At the TED conference in February of 2006, Sir Ken Robinson spoke about “How Schools Kill Creativity.”

As I looked closer now, I found that since then he’s done two more TED speeches. They might not be as popular, but they are also very good and make vital points: “Bring on the learning revolution!” from 2010 and “How to escape education’s death valley” from 2013.

Before I discuss those speeches, I’d like to give you a concise summary of his main arguments from all three videos:

We make very poor usage of our real talents. Many people go through their entire life not sure what their talents are, or not even aware that they have any. There are people who love what they do and couldn’t imagine doing anything else. But that is the minority. Most people don’t. They endure without getting any great pleasure and just wait for the weekend.

Education has a big part in this calamity for various reasons:

1) Schools are supposed to educate us for a future that they don’t know and cannot predict. We have no idea what the world will be like when the kids coming to school now graduate. So creativity is vital. It is as important in education as literacy and we should treat it accordingly.

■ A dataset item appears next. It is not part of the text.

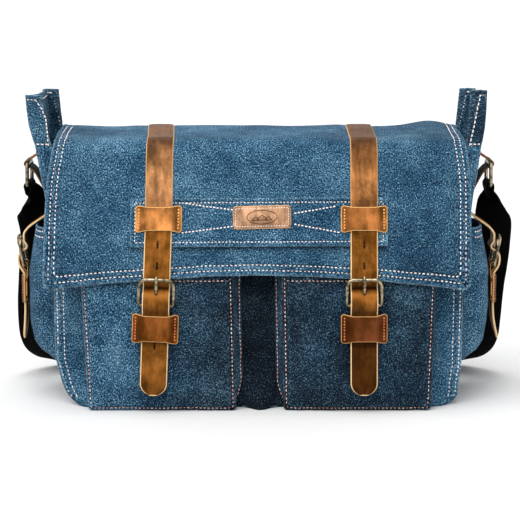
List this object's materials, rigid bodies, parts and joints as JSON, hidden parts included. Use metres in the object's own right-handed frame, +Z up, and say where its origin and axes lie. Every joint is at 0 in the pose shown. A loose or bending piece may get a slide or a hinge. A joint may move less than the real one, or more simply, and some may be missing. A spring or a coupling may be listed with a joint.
{
  "type": "messenger bag",
  "caption": "Denim messenger bag with a fold-over flap, buckled leather closure straps, front and side pockets, a padded divider and a webbing shoulder strap.",
  "frame": {"origin": "middle of the base, on the surface the bag stands on", "axes": "+Z up, -Y towards the front with the flap and pockets, +X to the right seen from the front"},
  "size_m": [0.534, 0.2886, 0.314],
  "materials": {
    "denim": "woven, matte",
    "lining": "woven, matte",
    "padding": "quilted, matte",
    "leather": "waxed, semi-matte",
    "brass": "antique, worn",
    "webbing": "ribbed, matte"
  },
  "bodies": {
    "bag": {"front_panel": "denim", "back_panel": "denim", "base_panel": "denim", "left_gusset": "denim", "right_gusset": "denim", "lining": "lining", "laptop_divider": "padding", "left_pocket_front": "denim", "right_pocket_front": "denim", "left_pocket_gusset": "denim", "right_pocket_gusset": "denim", "left_side_pocket": "denim", "right_side_pocket": "denim", "left_side_strap": "leather", "right_side_strap": "leather", "left_ring_tab": "leather", "right_ring_tab": "leather", "left_snap_base": "brass", "right_snap_base": "brass", "back_zip_tape": "lining", "shoulder_strap": "webbing"},
    "flap_top": {"flap_top_panel": "denim", "left_strap_top": "leather", "right_strap_top": "leather"},
    "flap_front": {"flap_front_panel": "denim", "flap_band": "denim", "label_patch": "leather", "left_strap": "leather", "right_strap": "leather", "left_upper_keeper": "leather", "right_upper_keeper": "leather"},
    "left_closure": {"left_strap_tail": "leather", "left_closure_tab": "leather", "left_lower_keeper": "leather", "left_snap_cap": "brass"},
    "left_buckle": {"left_buckle_frame": "brass"},
    "left_prong": {"left_prong": "brass"},
    "right_closure": {"right_strap_tail": "leather", "right_closure_tab": "leather", "right_lower_keeper": "leather", "right_snap_cap": "brass"},
    "right_buckle": {"right_buckle_frame": "brass"},
    "right_prong": {"right_prong": "brass"},
    "left_side_closure": {"left_side_strap_tail": "leather", "left_side_closure_tab": "leather", "left_side_lower_keeper": "leather"},
    "left_side_buckle": {"left_side_buckle_frame": "brass"},
    "left_side_prong": {"left_side_prong": "brass"},
    "right_side_closure": {"right_side_strap_tail": "leather", "right_side_closure_tab": "leather", "right_side_lower_keeper": "leather"},
    "right_side_buckle": {"right_side_buckle_frame": "brass"},
    "right_side_prong": {"right_side_prong": "brass"},
    "left_ring": {"left_strap_ring": "brass", "left_strap_loop": "webbing"},
    "right_ring": {"right_strap_ring": "brass", "right_strap_loop": "webbing"},
    "adjuster": {"strap_adjuster": "brass"},
    "zip_slider": {"back_zip_slider": "brass"},
    "zip_puller": {"back_zip_puller": "brass"}
  },
  "joints": [
    {"name": "flap_hinge", "type": "hinge", "parent": "bag", "child": "flap_top", "pos_m": [0, 0.061, 0.2735], "axis": [-1, 0, 0], "range_deg": [0, 105]},
    {"name": "flap_fold", "type": "hinge", "parent": "flap_top", "child": "flap_front", "pos_m": [0, -0.064, 0.2735], "axis": [-1, 0, 0], "range_deg": [0, 75]},
    {"name": "left_closure_swing", "type": "hinge", "parent": "flap_front", "child": "left_closure", "pos_m": [-0.102, -0.09681, 0.13833], "axis": [-1, 0, 0], "range_deg": [0, 60]},
    {"name": "left_buckle_tilt", "type": "hinge", "parent": "left_closure", "child": "left_buckle", "pos_m": [-0.10307, -0.09651, 0.11035], "axis": [0.9993, 0, -0.0384], "range_deg": [0, 22]},
    {"name": "left_prong_lift", "type": "hinge", "parent": "left_buckle", "child": "left_prong", "pos_m": [-0.10307, -0.09651, 0.11035], "axis": [0.9993, 0, -0.0384], "range_deg": [0, 48]},
    {"name": "right_closure_swing", "type": "hinge", "parent": "flap_front", "child": "right_closure", "pos_m": [0.105, -0.09681, 0.13833], "axis": [-1, 0, 0], "range_deg": [0, 60]},
    {"name": "right_buckle_tilt", "type": "hinge", "parent": "right_closure", "child": "right_buckle", "pos_m": [0.10519, -0.09651, 0.11033], "axis": [1, 0, 0.007], "range_deg": [0, 22]},
    {"name": "right_prong_lift", "type": "hinge", "parent": "right_buckle", "child": "right_prong", "pos_m": [0.10519, -0.09651, 0.11033], "axis": [1, 0, 0.007], "range_deg": [0, 48]},
    {"name": "left_side_closure_swing", "type": "hinge", "parent": "bag", "child": "left_side_closure", "pos_m": [-0.2435, 0, 0.166], "axis": [0, 1, 0], "range_deg": [0, 20]},
    {"name": "left_side_buckle_tilt", "type": "hinge", "parent": "left_side_closure", "child": "left_side_buckle", "pos_m": [-0.2432, 0, 0.138], "axis": [0, -1, 0], "range_deg": [0, 22]},
    {"name": "left_side_prong_lift", "type": "hinge", "parent": "left_side_buckle", "child": "left_side_prong", "pos_m": [-0.2432, 0, 0.138], "axis": [0, -1, 0], "range_deg": [0, 48]},
    {"name": "right_side_closure_swing", "type": "hinge", "parent": "bag", "child": "right_side_closure", "pos_m": [0.2435, 0, 0.166], "axis": [0, -1, 0], "range_deg": [0, 20]},
    {"name": "right_side_buckle_tilt", "type": "hinge", "parent": "right_side_closure", "child": "right_side_buckle", "pos_m": [0.2432, 0, 0.138], "axis": [0, 1, 0], "range_deg": [0, 22]},
    {"name": "right_side_prong_lift", "type": "hinge", "parent": "right_side_buckle", "child": "right_side_prong", "pos_m": [0.2432, 0, 0.138], "axis": [0, 1, 0], "range_deg": [0, 48]},
    {"name": "left_ring_swing", "type": "hinge", "parent": "bag", "child": "left_ring", "pos_m": [-0.238, 0, 0.244], "axis": [0, 1, 0], "range_deg": [-6, 25]},
    {"name": "right_ring_swing", "type": "hinge", "parent": "bag", "child": "right_ring", "pos_m": [0.238, 0, 0.244], "axis": [0, -1, 0], "range_deg": [-6, 25]},
    {"name": "adjuster_slide", "type": "slide", "parent": "bag", "child": "adjuster", "axis": [1, 0, 0], "range_m": [-0.03, 0.03]},
    {"name": "zip_slide", "type": "slide", "parent": "bag", "child": "zip_slider", "axis": [1, 0, 0], "range_m": [0, 0.226]},
    {"name": "zip_puller_swing", "type": "hinge", "parent": "zip_slider", "child": "zip_puller", "pos_m": [-0.113, 0.06525, 0.196], "axis": [1, 0, 0], "range_deg": [0, 160]}
  ]
}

2) Children are born with an innate capacity for innovation. They can be innovative because they aren’t scared of being wrong. If they don’t know, they just take a chance and have a go. As they grow up, they lose this capacity. They become scared of being wrong. Or rather, are taught by schools (and later by the companies they work for) that being wrong is the worst you can possibly do. But without daring to be wrong, there can be no innovation because no new paths are ever taken.

3) The education system we currently have dislocates people from their real talents. Education systems all over the world seem to have one sole purpose: to either prepare people for entering university and become overly intellectual professors or prepare them for entering a workplace akin to those during the age of industrialization. Subjects that supposedly foster talents useful for those goals are overindulged in (e.g. Mathematics and Languages), whereas creative subjects such as the Arts are at the very bottom of the education hierarchy.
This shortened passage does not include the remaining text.